===== Dataset entries

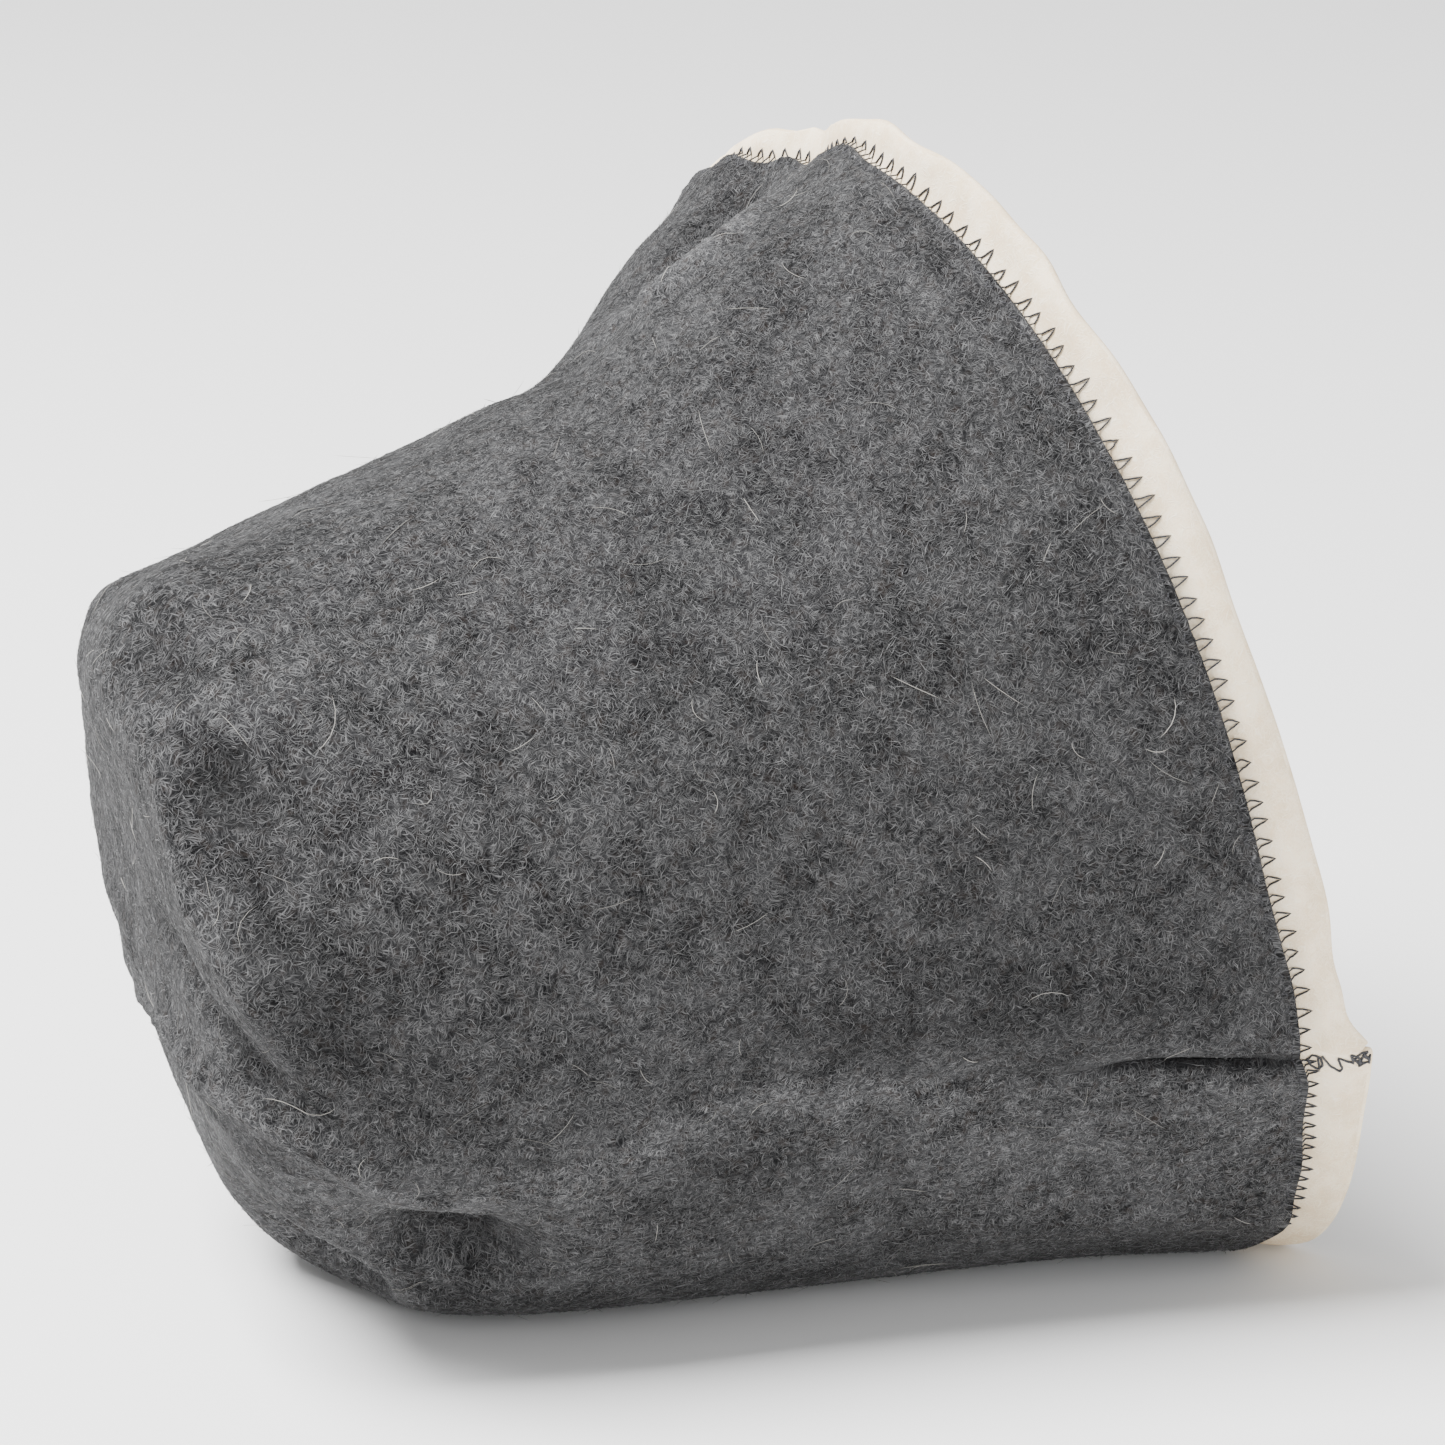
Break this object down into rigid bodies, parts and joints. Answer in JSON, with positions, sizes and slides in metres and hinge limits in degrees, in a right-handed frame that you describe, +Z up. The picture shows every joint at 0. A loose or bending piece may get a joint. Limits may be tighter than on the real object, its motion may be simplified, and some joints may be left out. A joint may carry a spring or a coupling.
{
  "type": "sauna hat",
  "caption": "Bell-shaped wool felt sauna hat lying on its side, two sewn panels with a cream felt strip along the rim; worn on the head in the sauna.",
  "frame": {"origin": "a point on the flat felt the hat lies on, at the height of the surface it rests on", "axes": "+Z up; the crown points along -X and the rim opens along +X; -Y is the side seen in the picture"},
  "size_m": [0.2557, 0.2451, 0.242],
  "materials": {
    "grey_felt": "matt heathered wool felt",
    "cream_felt": "matt wool felt"
  },
  "bodies": {
    "root": {"front_panel": "grey_felt", "back_panel": "grey_felt", "front_trim": "cream_felt", "back_trim": "cream_felt"}
  },
  "joints": []
}
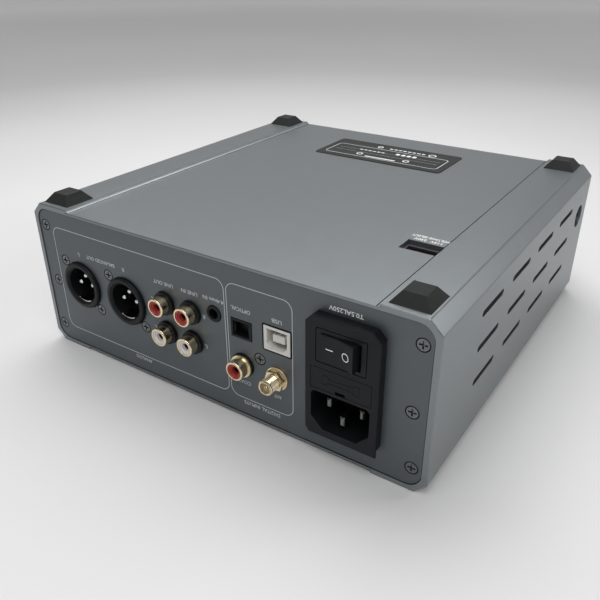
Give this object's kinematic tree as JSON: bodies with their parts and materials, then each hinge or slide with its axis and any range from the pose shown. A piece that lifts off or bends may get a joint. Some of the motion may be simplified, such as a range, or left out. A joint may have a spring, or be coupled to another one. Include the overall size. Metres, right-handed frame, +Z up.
{
  "type": "desktop dac",
  "caption": "Low metal box with a rear panel of audio sockets and a mains inlet, slotted sides, four rubber feet and front volume and headphone controls.",
  "frame": {"origin": "middle of the whole footprint, sockets and knob included, on the table that the unit lies on: the unit is upside down on its top cover, feet up, as pictured", "axes": "+Z up out of the underside, through the feet; +Y out of the rear panel, -Y out of the front panel; the mains inlet is at -X. Half a turn about Y puts it on its feet"},
  "size_m": [0.2004, 0.2226, 0.0762],
  "materials": {
    "case_blue_grey": "satin bead-blasted anodised, blue-grey",
    "panel_grey": "fine bead-blasted anodised, dark blue-grey",
    "screw_steel": "dark zinc plated",
    "foot_rubber": "matt black",
    "label_grey": "printed film, matt",
    "connector_black": "moulded, fine texture",
    "module_black": "moulded, semi-matt",
    "gilt": "gold plated, polished",
    "contact_metal": "silver plated",
    "insulator_red": "moulded, satin",
    "insulator_white": "moulded, satin",
    "usb_white": "moulded, satin",
    "selector_maroon": "dark red moulding",
    "selector_grey": "grey moulding",
    "knob_metal": "turned and anodised",
    "light_pipe": "frosted clear moulding",
    "toggle_metal": "bright plated",
    "board_green": "solder-masked glass fibre",
    "transformer_tape": "wound polyester tape",
    "capacitor_sleeve": "shrink sleeve",
    "sink_black": "black anodised",
    "chip_black": "moulded package",
    "fuse_glass": "clear tube"
  },
  "bodies": {
    "chassis": {"amp_board": "board_green", "antenna_nut": "gilt", "antenna_socket": "gilt", "antenna_washer": "gilt", "balanced_in_jack": "connector_black", "board_standoffs": "screw_steel", "capacitors": "capacitor_sleeve", "case_shell": "case_blue_grey", "chips": "chip_black", "coax_body": "connector_black", "coax_insulator": "insulator_red", "coax_shell": "gilt", "connector_screws": "screw_steel", "foot_front_left": "foot_rubber", "foot_front_right": "foot_rubber", "foot_rear_left": "foot_rubber", "foot_rear_right": "foot_rubber", "front_panel": "panel_grey", "front_panel_screws": "screw_steel", "headphone_jack_44": "connector_black", "headphone_jack_635": "connector_black", "headphone_xlr": "connector_black", "heat_sinks": "sink_black", "indicator_lens": "light_pipe", "inlet_pins": "contact_metal", "input_switch": "connector_black", "main_board": "board_green", "optical_receiver": "connector_black", "power_module": "module_black", "psu_board": "board_green", "rca_block": "connector_black", "rca_insulators_red": "insulator_red", "rca_insulators_white": "insulator_white", "rca_shells": "gilt", "rear_panel": "panel_grey", "rear_panel_screws": "screw_steel", "toggle_bodies": "screw_steel", "transformer": "transformer_tape", "transformer_clamp": "screw_steel", "underside_label": "label_grey", "update_port": "contact_metal", "usb_socket": "usb_white", "usb_tongue": "usb_white", "voltage_selector": "selector_grey", "volume_light_ring": "light_pipe", "volume_pot": "screw_steel", "xlr_contacts": "contact_metal", "xlr_housing_left": "connector_black", "xlr_housing_right": "connector_black"},
    "rocker": {"mains_rocker": "module_black"},
    "fuse_tray": {"fuse_drawer": "module_black", "fuses": "fuse_glass"},
    "selector_slide": {"voltage_selector_slider": "selector_maroon"},
    "volume": {"volume_knob": "knob_metal", "volume_shaft": "contact_metal"},
    "shutter": {"optical_shutter": "connector_black"},
    "latch": {"headphone_xlr_latch": "contact_metal"},
    "gain_lever": {"gain_toggle": "toggle_metal"},
    "output_lever": {"output_toggle": "toggle_metal"},
    "button": {"input_button": "knob_metal"}
  },
  "joints": [
    {"name": "rocker_tilt", "type": "hinge", "parent": "chassis", "child": "rocker", "pos_m": [-0.0659, 0.1046, 0.0514], "axis": [0, 0, 1], "range_deg": [0, 18]},
    {"name": "fuse_tray_slide", "type": "slide", "parent": "chassis", "child": "fuse_tray", "axis": [0, 1, 0], "range_m": [0, 0.014]},
    {"name": "voltage_selector_slide", "type": "slide", "parent": "chassis", "child": "selector_slide", "axis": [-1, 0, 0], "range_m": [0, 0.003]},
    {"name": "volume_turn", "type": "hinge", "parent": "chassis", "child": "volume", "pos_m": [-0.066, -0.0904, 0.036], "axis": [0, 1, 0], "range_deg": [-150, 150]},
    {"name": "optical_shutter_swing", "type": "hinge", "parent": "chassis", "child": "shutter", "pos_m": [-0.0188, 0.099, 0.0455], "axis": [-1, 0, 0], "range_deg": [0, 75], "stiffness_Nm_per_rad": 0.00005, "springref_deg": -28.65},
    {"name": "latch_press", "type": "slide", "parent": "chassis", "child": "latch", "axis": [0, 1, 0], "range_m": [0, 0.0016], "stiffness_N_per_m": 700, "springref_m": -0.001},
    {"name": "gain_lever_tilt", "type": "hinge", "parent": "chassis", "child": "gain_lever", "pos_m": [0.066, -0.089, 0.036], "axis": [-1, 0, 0], "range_deg": [0, 24]},
    {"name": "output_lever_tilt", "type": "hinge", "parent": "chassis", "child": "output_lever", "pos_m": [0.05, -0.089, 0.036], "axis": [-1, 0, 0], "range_deg": [0, 24]},
    {"name": "input_button_press", "type": "slide", "parent": "chassis", "child": "button", "axis": [0, 1, 0], "range_m": [0, 0.0008], "stiffness_N_per_m": 900, "springref_m": -0.0006}
  ]
}
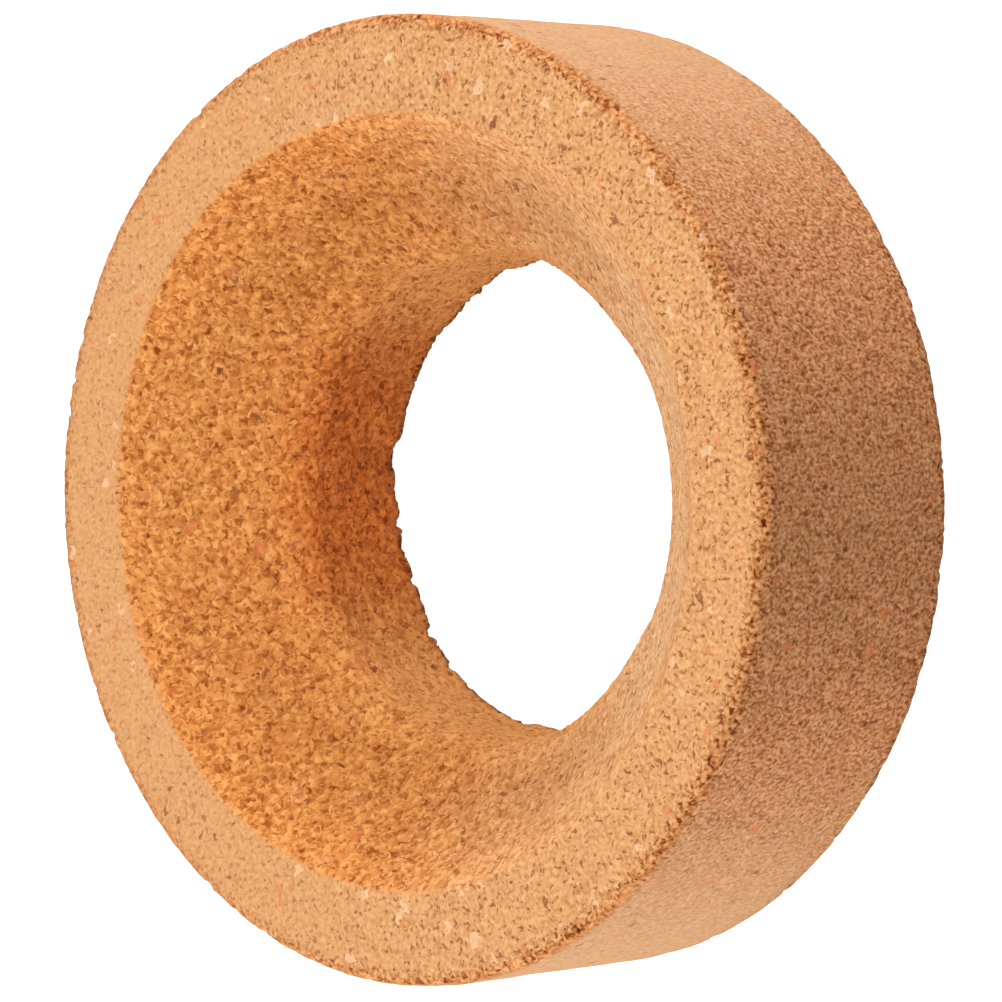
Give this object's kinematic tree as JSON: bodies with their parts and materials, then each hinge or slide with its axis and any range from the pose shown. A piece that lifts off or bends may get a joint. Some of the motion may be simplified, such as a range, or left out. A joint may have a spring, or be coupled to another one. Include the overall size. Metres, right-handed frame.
{
  "type": "cork ring",
  "caption": "Pressed cork ring with a conical seat above a straight bore, which stands a round-bottomed flask upright on a bench.",
  "frame": {"origin": "on the ring's axis at the flat back face, which rests on the bench", "axes": "+Z along the ring's axis, from the back face towards the wide mouth of the seat; X and Y lie in the back face, and the ring is round, so either may point anywhere"},
  "size_m": [0.14, 0.14, 0.04],
  "materials": {
    "cork": "matte, sanded pressed cork granules"
  },
  "bodies": {
    "root": {"cork_ring": "cork"}
  },
  "joints": []
}
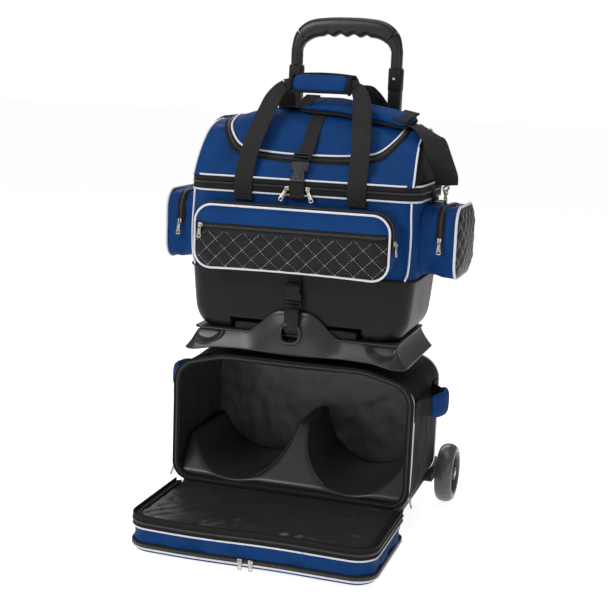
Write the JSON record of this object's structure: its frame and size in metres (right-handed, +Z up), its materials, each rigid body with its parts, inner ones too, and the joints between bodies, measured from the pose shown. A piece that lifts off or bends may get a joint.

==========

▶ _What you will do_: Make a verbatim copy of all the entries and strip out the pictures.

▶ _Answer to this task_:
Break this object down into rigid bodies, parts and joints. Answer in JSON, with positions, sizes and slides in metres and hinge limits in degrees, in a right-handed frame that you describe, +Z up. The picture shows every joint at 0. A loose or bending piece may get a joint. Limits may be tighter than on the real object, its motion may be simplified, and some joints may be left out. A joint may carry a spring or a coupling.
{
  "type": "sauna hat",
  "caption": "Bell-shaped wool felt sauna hat lying on its side, two sewn panels with a cream felt strip along the rim; worn on the head in the sauna.",
  "frame": {"origin": "a point on the flat felt the hat lies on, at the height of the surface it rests on", "axes": "+Z up; the crown points along -X and the rim opens along +X; -Y is the side seen in the picture"},
  "size_m": [0.2557, 0.2451, 0.242],
  "materials": {
    "grey_felt": "matt heathered wool felt",
    "cream_felt": "matt wool felt"
  },
  "bodies": {
    "root": {"front_panel": "grey_felt", "back_panel": "grey_felt", "front_trim": "cream_felt", "back_trim": "cream_felt"}
  },
  "joints": []
}
Give this object's kinematic tree as JSON: bodies with their parts and materials, then each hinge or slide with its axis and any range from the pose shown. A piece that lifts off or bends may get a joint. Some of the motion may be simplified, such as a range, or left out. A joint may have a spring, or be coupled to another one. Include the overall size. Metres, right-handed frame, +Z up.
{
  "type": "desktop dac",
  "caption": "Low metal box with a rear panel of audio sockets and a mains inlet, slotted sides, four rubber feet and front volume and headphone controls.",
  "frame": {"origin": "middle of the whole footprint, sockets and knob included, on the table that the unit lies on: the unit is upside down on its top cover, feet up, as pictured", "axes": "+Z up out of the underside, through the feet; +Y out of the rear panel, -Y out of the front panel; the mains inlet is at -X. Half a turn about Y puts it on its feet"},
  "size_m": [0.2004, 0.2226, 0.0762],
  "materials": {
    "case_blue_grey": "satin bead-blasted anodised, blue-grey",
    "panel_grey": "fine bead-blasted anodised, dark blue-grey",
    "screw_steel": "dark zinc plated",
    "foot_rubber": "matt black",
    "label_grey": "printed film, matt",
    "connector_black": "moulded, fine texture",
    "module_black": "moulded, semi-matt",
    "gilt": "gold plated, polished",
    "contact_metal": "silver plated",
    "insulator_red": "moulded, satin",
    "insulator_white": "moulded, satin",
    "usb_white": "moulded, satin",
    "selector_maroon": "dark red moulding",
    "selector_grey": "grey moulding",
    "knob_metal": "turned and anodised",
    "light_pipe": "frosted clear moulding",
    "toggle_metal": "bright plated",
    "board_green": "solder-masked glass fibre",
    "transformer_tape": "wound polyester tape",
    "capacitor_sleeve": "shrink sleeve",
    "sink_black": "black anodised",
    "chip_black": "moulded package",
    "fuse_glass": "clear tube"
  },
  "bodies": {
    "chassis": {"amp_board": "board_green", "antenna_nut": "gilt", "antenna_socket": "gilt", "antenna_washer": "gilt", "balanced_in_jack": "connector_black", "board_standoffs": "screw_steel", "capacitors": "capacitor_sleeve", "case_shell": "case_blue_grey", "chips": "chip_black", "coax_body": "connector_black", "coax_insulator": "insulator_red", "coax_shell": "gilt", "connector_screws": "screw_steel", "foot_front_left": "foot_rubber", "foot_front_right": "foot_rubber", "foot_rear_left": "foot_rubber", "foot_rear_right": "foot_rubber", "front_panel": "panel_grey", "front_panel_screws": "screw_steel", "headphone_jack_44": "connector_black", "headphone_jack_635": "connector_black", "headphone_xlr": "connector_black", "heat_sinks": "sink_black", "indicator_lens": "light_pipe", "inlet_pins": "contact_metal", "input_switch": "connector_black", "main_board": "board_green", "optical_receiver": "connector_black", "power_module": "module_black", "psu_board": "board_green", "rca_block": "connector_black", "rca_insulators_red": "insulator_red", "rca_insulators_white": "insulator_white", "rca_shells": "gilt", "rear_panel": "panel_grey", "rear_panel_screws": "screw_steel", "toggle_bodies": "screw_steel", "transformer": "transformer_tape", "transformer_clamp": "screw_steel", "underside_label": "label_grey", "update_port": "contact_metal", "usb_socket": "usb_white", "usb_tongue": "usb_white", "voltage_selector": "selector_grey", "volume_light_ring": "light_pipe", "volume_pot": "screw_steel", "xlr_contacts": "contact_metal", "xlr_housing_left": "connector_black", "xlr_housing_right": "connector_black"},
    "rocker": {"mains_rocker": "module_black"},
    "fuse_tray": {"fuse_drawer": "module_black", "fuses": "fuse_glass"},
    "selector_slide": {"voltage_selector_slider": "selector_maroon"},
    "volume": {"volume_knob": "knob_metal", "volume_shaft": "contact_metal"},
    "shutter": {"optical_shutter": "connector_black"},
    "latch": {"headphone_xlr_latch": "contact_metal"},
    "gain_lever": {"gain_toggle": "toggle_metal"},
    "output_lever": {"output_toggle": "toggle_metal"},
    "button": {"input_button": "knob_metal"}
  },
  "joints": [
    {"name": "rocker_tilt", "type": "hinge", "parent": "chassis", "child": "rocker", "pos_m": [-0.0659, 0.1046, 0.0514], "axis": [0, 0, 1], "range_deg": [0, 18]},
    {"name": "fuse_tray_slide", "type": "slide", "parent": "chassis", "child": "fuse_tray", "axis": [0, 1, 0], "range_m": [0, 0.014]},
    {"name": "voltage_selector_slide", "type": "slide", "parent": "chassis", "child": "selector_slide", "axis": [-1, 0, 0], "range_m": [0, 0.003]},
    {"name": "volume_turn", "type": "hinge", "parent": "chassis", "child": "volume", "pos_m": [-0.066, -0.0904, 0.036], "axis": [0, 1, 0], "range_deg": [-150, 150]},
    {"name": "optical_shutter_swing", "type": "hinge", "parent": "chassis", "child": "shutter", "pos_m": [-0.0188, 0.099, 0.0455], "axis": [-1, 0, 0], "range_deg": [0, 75], "stiffness_Nm_per_rad": 0.00005, "springref_deg": -28.65},
    {"name": "latch_press", "type": "slide", "parent": "chassis", "child": "latch", "axis": [0, 1, 0], "range_m": [0, 0.0016], "stiffness_N_per_m": 700, "springref_m": -0.001},
    {"name": "gain_lever_tilt", "type": "hinge", "parent": "chassis", "child": "gain_lever", "pos_m": [0.066, -0.089, 0.036], "axis": [-1, 0, 0], "range_deg": [0, 24]},
    {"name": "output_lever_tilt", "type": "hinge", "parent": "chassis", "child": "output_lever", "pos_m": [0.05, -0.089, 0.036], "axis": [-1, 0, 0], "range_deg": [0, 24]},
    {"name": "input_button_press", "type": "slide", "parent": "chassis", "child": "button", "axis": [0, 1, 0], "range_m": [0, 0.0008], "stiffness_N_per_m": 900, "springref_m": -0.0006}
  ]
}
Give this object's kinematic tree as JSON: bodies with their parts and materials, then each hinge or slide with its axis and any range from the pose shown. A piece that lifts off or bends may get a joint. Some of the motion may be simplified, such as a range, or left out. A joint may have a spring, or be coupled to another one. Include the overall size. Metres, right-handed frame.
{
  "type": "cork ring",
  "caption": "Pressed cork ring with a conical seat above a straight bore, which stands a round-bottomed flask upright on a bench.",
  "frame": {"origin": "on the ring's axis at the flat back face, which rests on the bench", "axes": "+Z along the ring's axis, from the back face towards the wide mouth of the seat; X and Y lie in the back face, and the ring is round, so either may point anywhere"},
  "size_m": [0.14, 0.14, 0.04],
  "materials": {
    "cork": "matte, sanded pressed cork granules"
  },
  "bodies": {
    "root": {"cork_ring": "cork"}
  },
  "joints": []
}
Write the JSON record of this object's structure: its frame and size in metres (right-handed, +Z up), its materials, each rigid body with its parts, inner ones too, and the joints between bodies, measured from the pose shown. A piece that lifts off or bends may get a joint.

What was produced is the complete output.